Ci sono molti modi di analizzare un successo elettorale, perfino in consultazioni che riguardavano un tema eluso ( l’Europa) e con i risultati utilizzati per fini diversi ( resa dei conti nella maggioranza). Tra i meno scontati c’è capire cosa il trionfatore - chapeau a Matteo Salvini, la Lega viene dopo - lascia dietro di sé, irrisolto.
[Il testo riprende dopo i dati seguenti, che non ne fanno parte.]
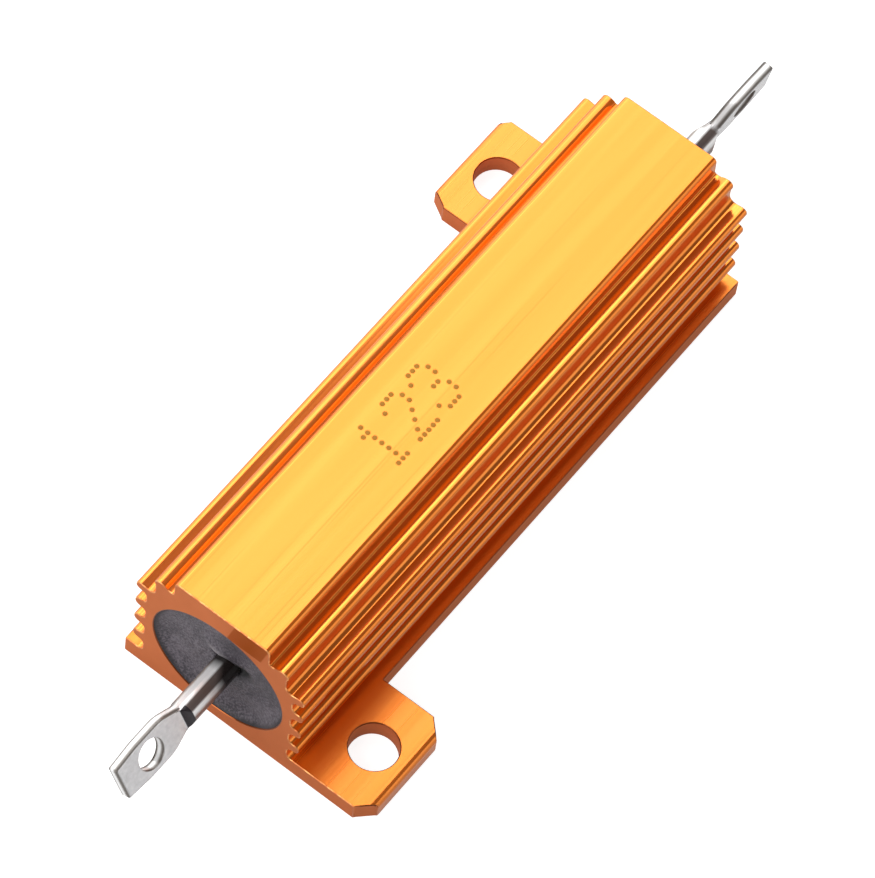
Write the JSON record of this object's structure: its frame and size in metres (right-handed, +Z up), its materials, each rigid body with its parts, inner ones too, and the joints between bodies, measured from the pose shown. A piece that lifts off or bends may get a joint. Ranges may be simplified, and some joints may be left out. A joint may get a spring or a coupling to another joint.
{
  "type": "power resistor",
  "caption": "Wirewound power resistor in a finned gold-anodised aluminium housing with drilled mounting ears at opposite corners and pierced blade terminals at both ends.",
  "frame": {"origin": "middle of the housing's mounting face", "axes": "+X along the housing, from terminal_left to terminal_right; +Z up, out of the mounting face; +Y across, so that the ears lie at (-X, -Y) and (+X, +Y)"},
  "size_m": [0.0731, 0.0268, 0.0147],
  "materials": {
    "anodised_aluminium": "gold-orange anodised, fine extrusion lines",
    "moulding_compound": "matte, finely speckled",
    "ceramic": "matte unglazed ceramic",
    "resistance_alloy": "satin",
    "plated_steel": "satin",
    "tinned_metal": "bright tinned, brushed on the pressed faces"
  },
  "bodies": {
    "root": {"housing": "anodised_aluminium", "moulding_compound": "moulding_compound", "ceramic_core": "ceramic", "resistance_ribbon": "resistance_alloy", "end_cap_left": "plated_steel", "end_cap_right": "plated_steel", "terminal_left": "tinned_metal", "terminal_right": "tinned_metal"}
  },
  "joints": []
}
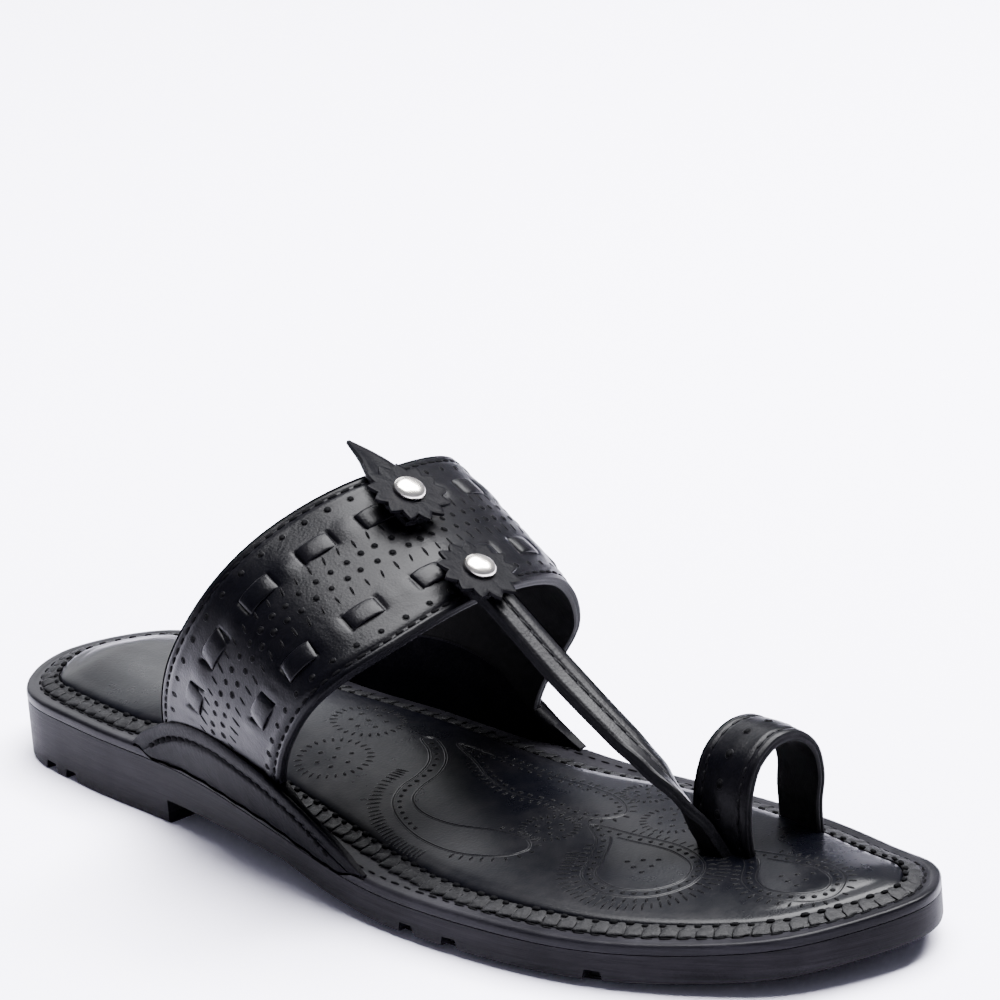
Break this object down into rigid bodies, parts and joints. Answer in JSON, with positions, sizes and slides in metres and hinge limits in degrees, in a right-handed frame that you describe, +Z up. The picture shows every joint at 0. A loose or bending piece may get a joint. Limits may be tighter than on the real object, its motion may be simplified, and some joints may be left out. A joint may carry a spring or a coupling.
{
  "type": "kolhapuri sandal",
  "caption": "Flat leather toe-loop sandal for the right foot, with a pierced instep band, a toe strap, sewn side ears, pinked rosettes and a laced, padded footbed.",
  "frame": {"origin": "bottom centre of the whole sandal's box, on the floor", "axes": "+X from heel to toe, +Y towards the big-toe side, +Z up"},
  "size_m": [0.28, 0.0934, 0.0945],
  "materials": {
    "sole_rubber": "buffed black, satin",
    "rim_leather": "polished black",
    "lacing": "waxed black, frayed",
    "footbed_leather": "fine grain, semi-gloss black",
    "strap_leather": "smooth, semi-gloss black",
    "trim_leather": "satin black",
    "rivet_nickel": "polished warm nickel"
  },
  "bodies": {
    "root": {"outsole": "sole_rubber", "midsole": "rim_leather", "welt_braid": "lacing", "insole": "footbed_leather", "upper": "strap_leather", "ear_lateral": "strap_leather", "ear_medial": "strap_leather", "leaf_tip": "trim_leather", "rosette_rear": "trim_leather", "rosette_front": "trim_leather", "rivet_rear": "rivet_nickel", "rivet_front": "rivet_nickel"}
  },
  "joints": []
}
Se passiamo al setaccio della dislocazione territoriale la valanga di voti riversatisi sul Carroccio, è impossibile non rilevare come il messaggio comunicativo del titolare dell’Interno abbia espugnato le periferie e, al contrario, si sia arreso dinanzi alle metropoli. Nel Nord- est, la Lega è al 40 per cento (in Veneto quasi al 50, in Emilia- Romagna al 33 contro il 31 del Pd); nel Nord Ovest idem. Il boom vero è nell’Italia centrale (Lega al 33, Pd al 27 e M5S al 16: clamorose le vittorie in Umbria e nelle Marche). Nel Mezzogiorno l’M5S va meglio: è il primo partito a Napoli. Però staziona al 29 per cento e la Lega lo tallona al 23, col Pd fermo al 18.

In questo semi- plebiscito, tuttavia, spicca il fatto che le grandi città del Nord e del Centro sono in mano al Pd: a Torino, Milano, Genova, Bologna, Firenze, Roma (!) Bari e perfino Cagliari, i Democratici sono primi con percentuali in svariati casi doppie rispetto a quelle leghiste.

Che significa tutto questo? Senza inoltrarsi in meandri sociologici, Salvini ha sfruttato al massimo la rabbia e il rigetto verso tutto e tutti dei forgotten men, i tanti che stazionano nelle periferie, le conurbazioni dove la vita è inesorabilmente agra. Un proletariato di ritorno che a suo tempo si affidava al Pci, poi passato armi e bagagli alla destra, gonfiato le vele grilline e ora cerca rappresentanza e riscatto nella vena securitaria del vicepremier leghista. Per converso, quei luoghi sono stati abbandonati da decenni dalle forze progressiste e/o liberali in quanto giudicate poco ospitali, per nulla cool, opposte ai soffi intriganti di modernità e avanzamento che la globalizzazione prometteva e squadernava.

Per cui la lezione è doppia. Se Salvini vuole governare sul serio, deve entrare in contatto con l’establishment dei grandi centri. Se chi lo contrasta vuole sconfiggerlo deve fare, ovviamente da sponde opposte, lo stesso.